A
decisão é incomum na Comarca de Manaus e abre possibilidade para que
outras famílias em situações semelhantes possam pedir esse direito na
Justiça. Dessa decisão ainda cabe recurso.
A união
estável simultânea de um homem com duas mulheres, após a morte dele, foi
reconhecida esta semana pelo juiz de Direito da 4ª Vara de Família e
Sucessões da Comarca de Manaus, Luís Cláudio Cabral Chaves. O processo é
de 2008, iniciado quase dois anos depois do envolvido nos
relacionamentos ter falecido.
Trata-se de uma
decisão incomum nas Varas de Família devido à predominância do
entendimento na Justiça de aplicar as mesmas regras do casamento às
uniões estáveis.
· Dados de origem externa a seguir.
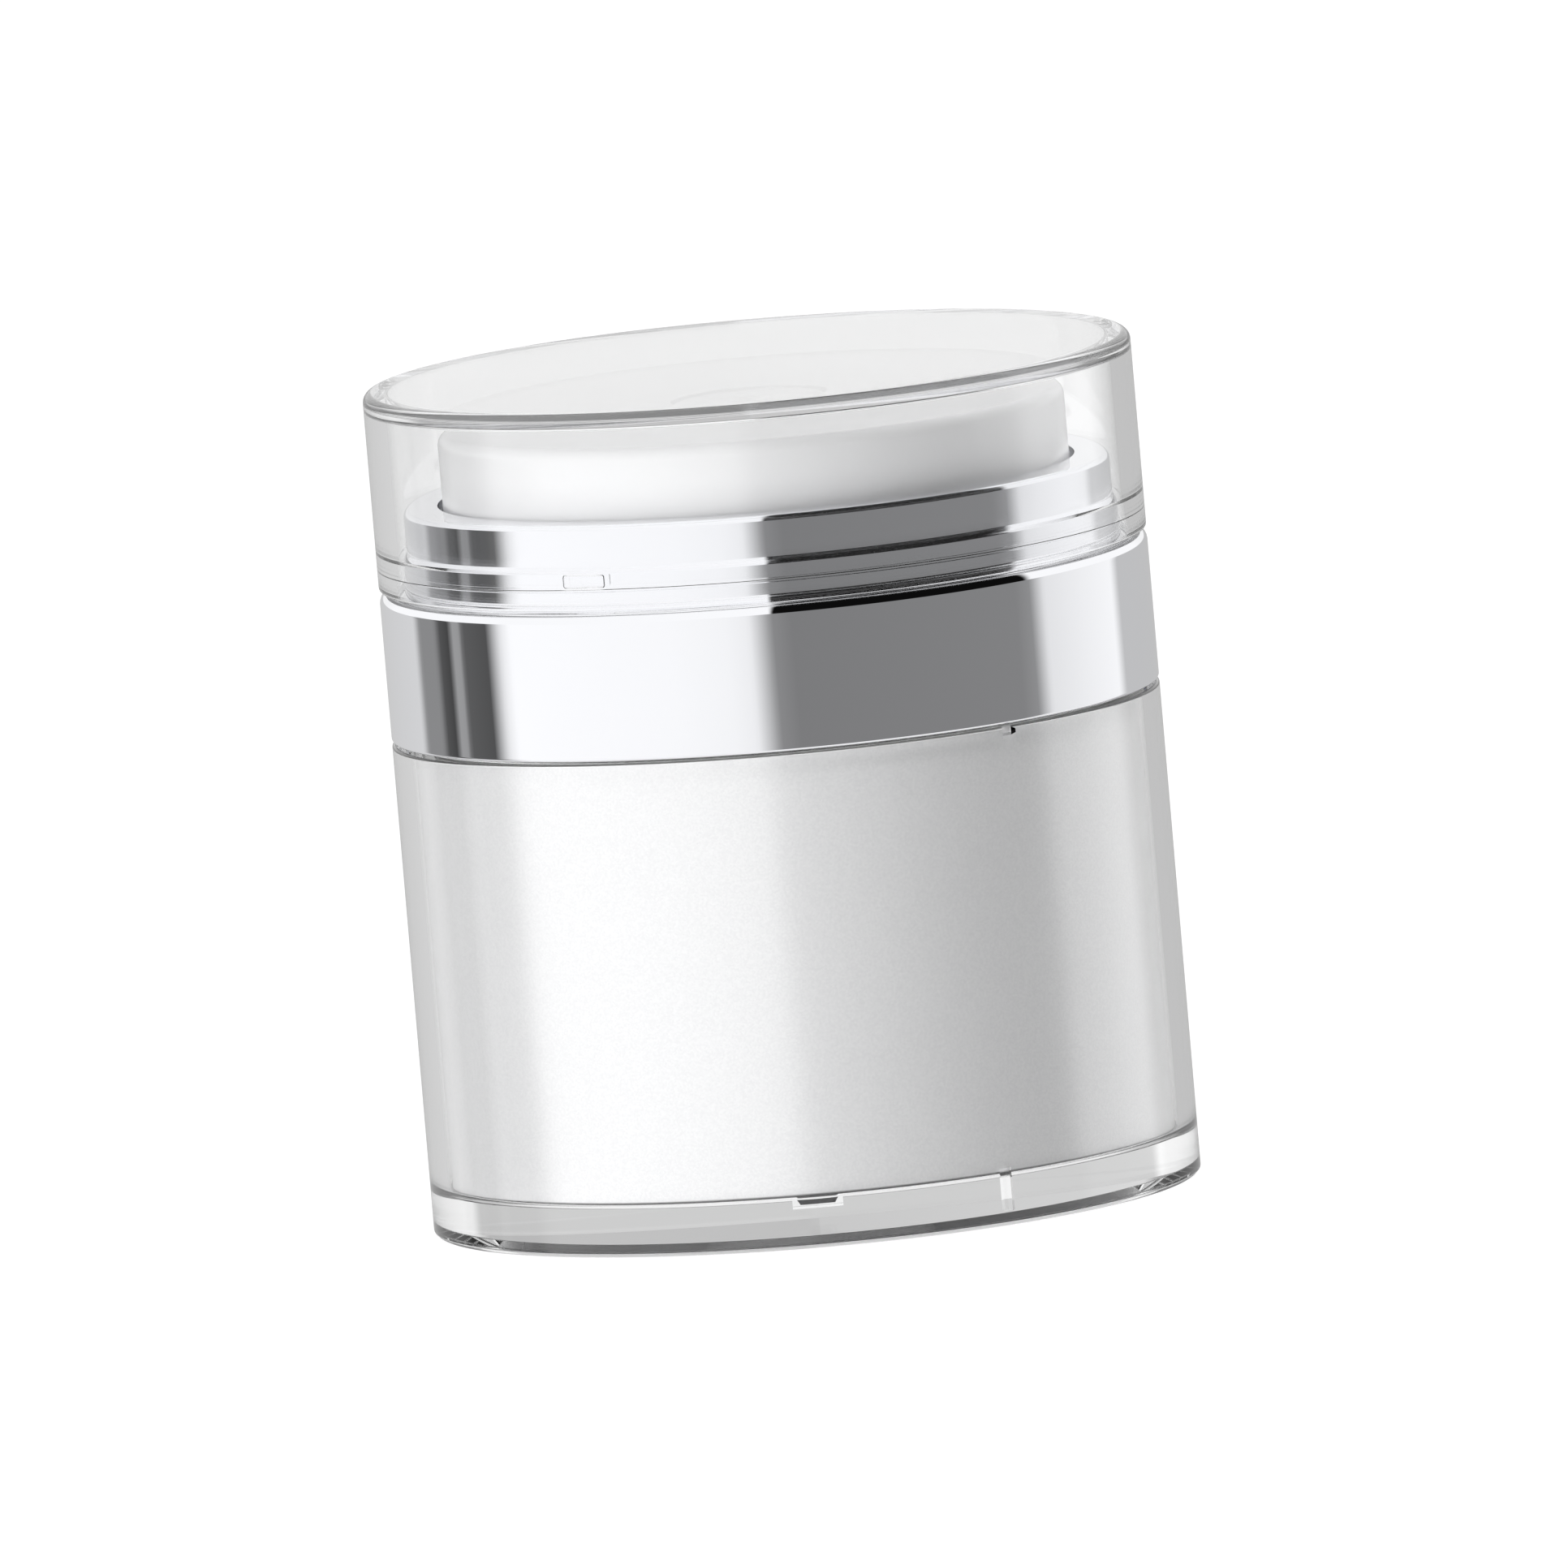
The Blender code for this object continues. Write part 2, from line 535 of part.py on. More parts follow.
def make_piston(parent):
    soft = finish("piston_polyethylene", (0.80, 0.81, 0.82), 0.4)
    wiper = CYLINDER_BORE - FIT
    waist = wiper - PISTON_WAIST
    outline = [(STEM_HOLE, PISTON_BOTTOM), (wiper, PISTON_BOTTOM), (wiper, PISTON_BOTTOM + PISTON_WIPER),
               (waist, PISTON_BOTTOM + PISTON_WIPER), (waist, PISTON_TOP - PISTON_WIPER),
               (wiper, PISTON_TOP - PISTON_WIPER), (wiper, PISTON_TOP), (STEM_HOLE, PISTON_TOP)]
    turned("pump_piston", outline, PUMP_SIDES, parent, soft)


def make_stem(parent):
    white = finish("stem_polypropylene", (0.86, 0.86, 0.86), 0.35)
    turned("stem", ring_section(STEM_BORE, STEM_RADIUS, STEM_BOTTOM, STEM_TOP), PUMP_SIDES, parent, white)


def make_bush(parent):
    white = finish("bush_acetal", (0.88, 0.88, 0.88), 0.35)
    plug = CYLINDER_BORE - FIT
    plug_bottom = CYLINDER_TOP - BUSH_PLUG
    outline = [(STEM_HOLE, plug_bottom), (plug, plug_bottom), (plug, BUSH_BOTTOM),
               (CYLINDER_RADIUS, BUSH_BOTTOM), (CYLINDER_RADIUS, BUSH_TOP), (STEM_HOLE, BUSH_TOP)]
    turned("lock_bush", outline, PUMP_SIDES, parent, white)


def spring_points():
    # The first and the last turn are wound close, and the turns between them are open.
    open_rise = SPRING_HEIGHT - SPRING_WIRE - 2 * SPRING_CLOSE_PITCH
    open_turns = SPRING_TURNS - 2
    points = []
    for step in range(SPRING_TURNS * SPRING_POINTS + 1):
        turns = step / SPRING_POINTS
        opened = min(max(turns - 1, 0), open_turns)
        closed = turns - opened
        height = SPRING_BOTTOM + SPRING_WIRE / 2 + SPRING_CLOSE_PITCH * closed
        height += open_rise * opened / open_turns
        angle = math.tau * turns
        points.append((SPRING_CENTRE * math.cos(angle), SPRING_CENTRE * math.sin(angle), height))
    return points


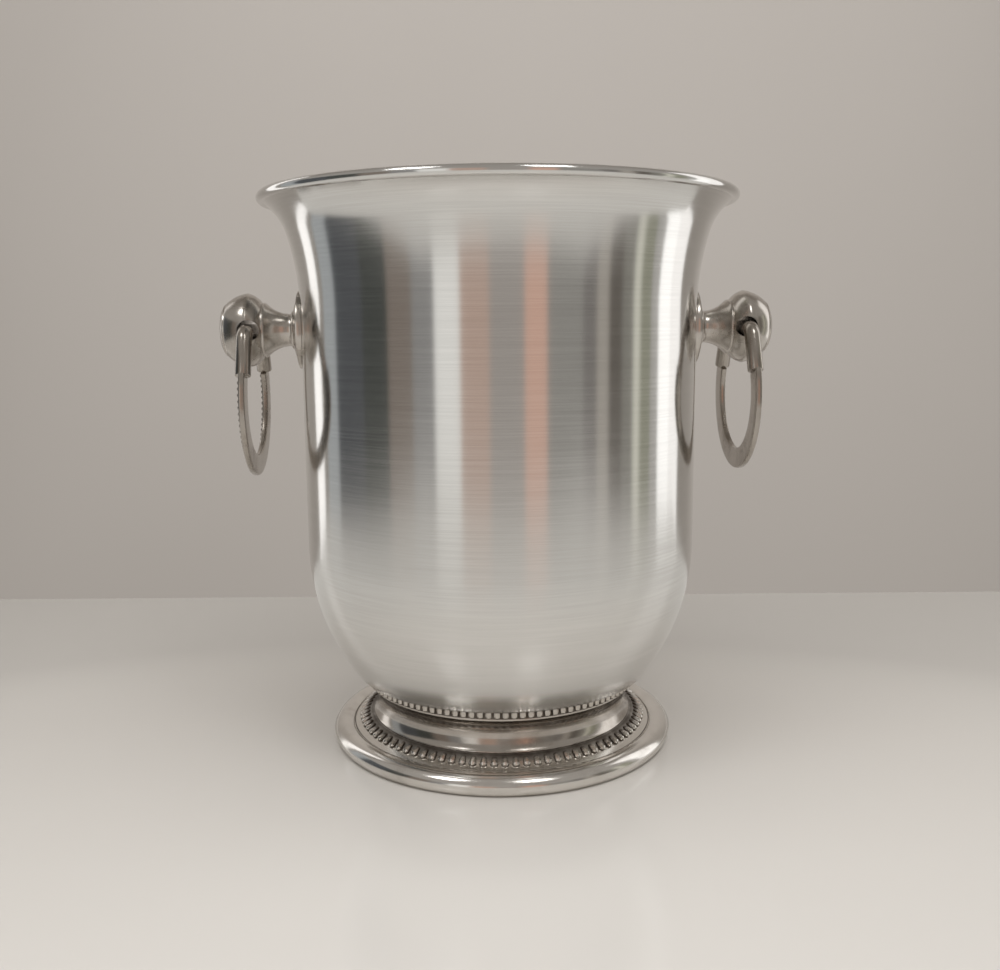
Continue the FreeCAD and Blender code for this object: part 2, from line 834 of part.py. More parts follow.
def make_ring_loop(doc, side, turn):
    """Flat band round the lower part of the ring, with a row of beads on its outward face."""
    body = new_body(doc, side + "_ring_loop")
    ring = ring_radius()
    low = -(ring + size("ring_width") * 0.5)
    high = -(ring - size("ring_width") * 0.5)
    half = size("ring_thickness") * 0.5
    edge = size("ring_edge")
    outline = Outline(-half + edge, low).line(half - edge, low).arc(half, low + edge, edge, "left")
    outline.line(half, high - edge).arc(half - edge, high, edge, "left").line(-half + edge, high)
    outline.arc(-half, high - edge, edge, "left").line(-half, low + edge)
    outline.close_with_arc(edge, "left")
    sketch = new_sketch(body, "Band_" + side, "XZ_Plane")
    outline.draw(sketch)
    half_band = size("ring_joint_angle") + HALF_TURN * 0.5
    spin(body, sketch, "H_Axis", half_band * 2.0)
    bead = size("ring_bead_radius")
    centre = half - size("seat_gap")
    shape = Outline(centre, -ring - bead).line(centre, -ring + bead)
    shape.arc(centre + bead, -ring, bead, "right").close_with_arc(bead, "right")
    bead_sketch = new_sketch(body, "RingBead_" + side, "XZ_Plane")
    shape.draw(bead_sketch)
    pitch = turn_for(size("ring_bead_pitch"), ring)
    each_side = whole_count(half_band - turn_for(size("ring_bead_margin"), ring), pitch)
    span = each_side * pitch * 2.0
    tilt = span * -0.5
    bead_sketch.AttachmentOffset = FreeCAD.Placement(
        FreeCAD.Vector(), FreeCAD.Rotation(FreeCAD.Vector(1, 0, 0), tilt.value))
    bead_sketch.setExpression("AttachmentOffset.Rotation.Angle", tilt.formula)
    repeat_round(body, spin(body, bead_sketch, "Edge1"), "H_Axis", each_side * 2.0 + 1.0, span)
    place_ring(body, turn)


def make_handle(doc, side, turn):
    make_wall_plate(doc, side, turn)
    make_handle_post(doc, side, turn)
    make_bent_washer(doc, side + "_wall_seal", turn, size("seal_disc_radius"), seal_face(), size("seal_disc"))
    make_bent_washer(doc, side + "_inner_washer", turn, size("washer_disc_radius"), washer_face(),
                     size("washer_disc"))
    make_handle_screw(doc, side, turn)
    make_pivot_bar(doc, side, turn)
    make_ring_loop(doc, side, turn)


def check_and_write(doc):
    """Stops if any feature failed or any piece isn't a sound solid, and then writes each piece."""
    doc.recompute()
    for feature in doc.Objects:
        if "Invalid" in feature.State or "Error" in feature.State:
            raise RuntimeError("failed feature: " + feature.Name)
    bodies = [thing for thing in doc.Objects if thing.TypeId == "PartDesign::Body"]
    for body in bodies:
        shape = body.Shape
        if shape.isNull() or not shape.isValid() or len(shape.Solids) != 1:
            raise RuntimeError("unsound piece: %s, %d solids" % (body.Label, len(shape.Solids)))
    os.makedirs("parts", exist_ok=True)
    for body in bodies:
        body.Shape.exportStep("parts/%s.step" % body.Label)
        box = body.Shape.optimalBoundingBox()
        print("%-22s %10.1f mm3  x %7.2f %7.2f  y %7.2f %7.2f  z %7.2f %7.2f" % (
            body.Label, body.Shape.Volume, box.XMin, box.XMax, box.YMin, box.YMax, box.ZMin, box.ZMax))


def main():
    doc = FreeCAD.newDocument("champagne_bucket")
    make_sheet(doc)
    make_bowl(doc)
    make_base_stud(doc)
    make_upper_bead_ring(doc)
    make_foot_collar(doc)
    make_lower_bead_ring(doc)
    make_foot_flange(doc)
    make_clamp_plate(doc)
    make_washer_and_nut(doc)
    for side, turn in (("right", 0.0), ("left", 180.0)):
        make_handle(doc, side, turn)
    check_and_write(doc)


main()
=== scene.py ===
"""Table-top champagne bucket: a brushed bowl on a beaded, polished foot, with a ring handle on each side."""

import logging
import math
from dataclasses import dataclass, field
from enum import Enum
from typing import Callable, Iterable, Optional, Sequence, Union

import bmesh
import bpy
from mathutils import Matrix, Vector

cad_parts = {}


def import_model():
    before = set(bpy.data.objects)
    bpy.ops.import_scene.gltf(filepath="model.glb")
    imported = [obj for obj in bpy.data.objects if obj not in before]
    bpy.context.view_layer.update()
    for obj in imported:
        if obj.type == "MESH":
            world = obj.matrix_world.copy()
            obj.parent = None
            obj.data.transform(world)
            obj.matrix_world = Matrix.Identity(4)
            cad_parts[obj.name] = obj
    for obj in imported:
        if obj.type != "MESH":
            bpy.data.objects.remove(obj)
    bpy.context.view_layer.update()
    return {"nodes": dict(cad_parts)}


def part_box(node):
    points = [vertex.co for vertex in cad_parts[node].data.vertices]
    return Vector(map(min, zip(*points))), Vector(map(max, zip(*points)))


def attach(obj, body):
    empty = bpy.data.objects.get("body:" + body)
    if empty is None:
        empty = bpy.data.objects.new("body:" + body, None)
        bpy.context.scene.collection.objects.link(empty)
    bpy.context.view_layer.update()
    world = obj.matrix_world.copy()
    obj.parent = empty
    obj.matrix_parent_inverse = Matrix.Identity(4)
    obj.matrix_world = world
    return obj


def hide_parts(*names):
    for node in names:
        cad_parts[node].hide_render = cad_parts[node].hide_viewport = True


log = logging.getLogger("champagne_bucket")

MM = 0.001
FULL_TURN = 2.0 * math.pi
SHARP_ANGLE = math.radians(32.0)
MERGE_DISTANCE = 0.000002
THIN_EDGE = 0.0000005
FILM_WIDTH = 36.0

Mesh = bmesh.types.BMesh
Vert = bmesh.types.BMVert
Edge = bmesh.types.BMEdge
Material = bpy.types.Material
Number = Union[float, "Wire"]
Colour = tuple[float, float, float]


class Turn(Enum):
    """Which way an arc bends, seen along the way it runs."""

    LEFT = -1.0
    RIGHT = 1.0


class Axis(Enum):
    """The line that a turned piece is spun about."""

    UPRIGHT = (0.0, 0.0, 1.0)
    OUTWARD = (1.0, 0.0, 0.0)


class Side(Enum):
    """The two sides that carry a handle, as a turn about the bucket's axis."""

    RIGHT = 0.0
    LEFT = math.pi

    @property
    def label(self) -> str:
        """The side's name as the pieces carry it."""
        return self.name.lower()


# Materials


class Wire:
    """A shader socket that takes part in sums as a number does."""

    def __init__(self, graph: "Graph", socket: bpy.types.NodeSocket) -> None:
        """Keeps the graph, so that a sum can add its own node to it."""
        self.graph = graph
        self.socket = socket

    def _math(self, operation: str, *values: Number) -> "Wire":
        """Adds one Math node.

        Args:
            operation: the Math node's operation.
            values: its inputs, in order.

        Returns:
            The node's result.
        """
        return self.graph.add("ShaderNodeMath", {"operation": operation}, dict(enumerate(values)))

    def __add__(self, other: Number) -> "Wire":
        """This plus other."""
        return self._math("ADD", self, other)

    def __sub__(self, other: Number) -> "Wire":
        """This less other."""
        return self._math("SUBTRACT", self, other)

    def __rsub__(self, other: Number) -> "Wire":
        """Other less this."""
        return self._math("SUBTRACT", other, self)

    def __mul__(self, other: Number) -> "Wire":
        """This times other."""
        return self._math("MULTIPLY", self, other)

    def __truediv__(self, other: Number) -> "Wire":
        """This divided by other."""
        return self._math("DIVIDE", self, other)

    def bearing(self, ahead: "Wire") -> "Wire":
        """The angle in degrees, off straight ahead, of a point this far to the side and that far ahead."""
        return self._math("ARCTAN2", self, ahead) * (180.0 / math.pi)

    def step(self, low: float, high: float) -> "Wire":
        """A smooth rise from 0 at low to 1 at high; high may be the lower number."""
        settings = {"interpolation_type": "SMOOTHSTEP", "clamp": True}
        return self.graph.add("ShaderNodeMapRange", settings, {0: self, 1: low, 2: high, 3: 0.0, 4: 1.0})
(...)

As duas mulheres, após a morte do companheiro, ficaram
impedidas de receber os direitos previdenciários e de resolver questões
patrimoniais. A partir de agora, uma vez a sentença transitada em
julgado, as duas poderão requerer esse direito. A decisão também abre
possibilidade para que outras famílias em situações semelhantes possam
pedir esse direito na Justiça. Mas ainda cabe recurso da sentença.
De
acordo com o magistrado, a ideia tradicional de família, para o Direito
brasileiro, era aquela que se constituía pelos pais e filhos unidos por
um casamento, regulado pelo Estado. "A Constituição Federal de 1988
ampliou esse conceito, reconhecendo como entidade familiar a união
estável entre homem e mulher. O Direito passou a proteger todas as
formas de família, não apenas aquelas constituídas pelo casamento, o que
significou uma grande evolução na ordem jurídica brasileira,
impulsionada pela própria realidade", explicou.
Ele
disse ainda que a mesma realidade impõe hoje discussão a respeito das
famílias simultâneas. "Deixar de reconhecê-las não fará com que deixem
de existir. Não se pode permitir que em nome da moral se ignore a ética,
assim como que dogmas culturais e religiosos ocupem o lugar da Justiça
até porque o Estado brasileiro é laico, segundo a Constituição Federal",
acrescentou.
Mesmo com parecer contrário do
Ministério Público, que alegou a ausência de comprovação da existência
dos requisitos para a configuração da união estável, com base nos
artigos 1.723 e 1.724, do Código Civil Brasileiro (CCB), o juiz declarou
"a existência de uniões estáveis paralelas", uma solicitada pela
requerente, por ter vivido com o companheiro por 15 anos até sua morte,
em 2006, e a segunda para outra mulher, que conviveu com o homem desde
1980 até a data do óbito.
Durante as audiências com
o testemunho das duas mulheres e dos interessados (filhos do falecido),
além de depoimentos de vizinhos, colegas de trabalho e conhecidos dos
envolvidos no caso, ficou claro ao magistrado que as duas conviventes
não tinham conhecimento da existência uma da outra e nem dos filhos
gerados nesses relacionamentos.
O homem, que já
tinha sido casado, teve filhos com a esposa e, após separar-se, teria
ido morar com uma das conviventes, com quem teve um casal de filhos;
Enquanto estava vivendo com esta última, teve mais dois filhos com a
outra mulher (requerente).
Jurisprudência
Segundo
o magistrado, a jurisprudência nos Tribunais, quando analisa-se união
estável paralela, é variada e, de modo geral, "grande parte nega
proteção com base no Direito de Família, no princípio da monogamia, ou
com base na mera diferenciação entre concubinato e união estável, gerada
pela simples presença de um impedimento matrimonial".
Mas
há interpretações diferentes, como a apresentada pela desembargadora
aposentada gaúcha Maria Berenice Dias, em sua obra Manual de Direitos
das Famílias, citada pelo juiz em sua sentença: "Cabe questionar o que
fazer diante de vínculo de convivência constituído independente da
proibição legal, e que persistiu por muitos anos, de forma pública,
contínua e duradoura e, muitas vezes, com filhos. Negar-lhe existência,
sob o fundamento da ausência de objetivo de constituir família em face
do impedimento, é atitude meramente punitiva a quem mantém
relacionamentos afastados do referendo estatal".
Em
trecho da decisão, o juiz afirma "não ser razoável no presente caso de
simultaneidade familiar deixar de proteger a autora, gerando-lhe
injustiça, corroborando situações por vezes vexatórias a ela, pois em
não sendo reconhecida a união estável pleiteada, estaria este Juízo
ignorando a situação fática já consolidada no tempo".